As magazine publishers become content providers rather than producers of a paper product, it is likely that you will need greater insight into customer activity, and if the traditional subscriptions bureau can work with publishers to offer a solution, their value as strategic partners will grow immensely.

In conclusion

I believe that, if you have up to around 20,000 direct customers and you are prepared to invest management time and effort in integrating the process into your business model rather than bolting it on the end, you can gain real insight into your customer base and do it cost effectively in-house. However, if you are not prepared to embrace direct sales into your business strategy, then let the bureaux take the strain.

Handling over 20,000 customers in-house and you really do need a robust infrastructure and experienced staff to deliver it or your marketing may become compromised. This size of business will be attractive to any subscriptions bureau so you should be able to negotiate a deal that makes financial sense.

If you have over 200,000 customers, you may well be able to deliver efficiency in-house from scale, however such a choice would have to be strategic rather than tactical and be worthy of constant IT investment; you never get to the end of the shopping list.
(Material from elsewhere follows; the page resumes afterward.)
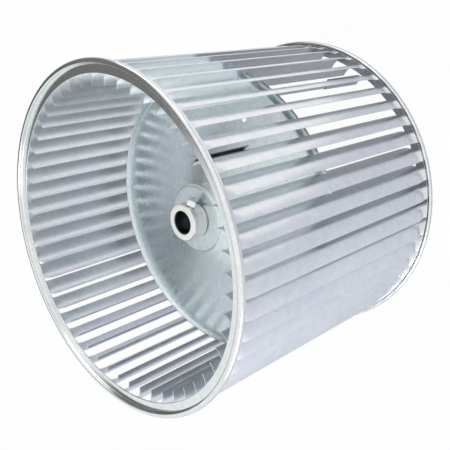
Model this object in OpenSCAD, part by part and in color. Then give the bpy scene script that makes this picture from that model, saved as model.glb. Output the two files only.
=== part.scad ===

You should also talk to the bureaux and find out what their development strategies are and establish what synergy they have with yours.

Strategic synergy

Whatever your choice, there is no doubt that selling content is far more complex than selling a subscription to a paper product, so both software vendors and subs bureaux will need to stay relevant to the challenges facing publishers for their own businesses to survive, so take the time to consult with your short-list of suppliers and ensure that their future plans match your business strategy.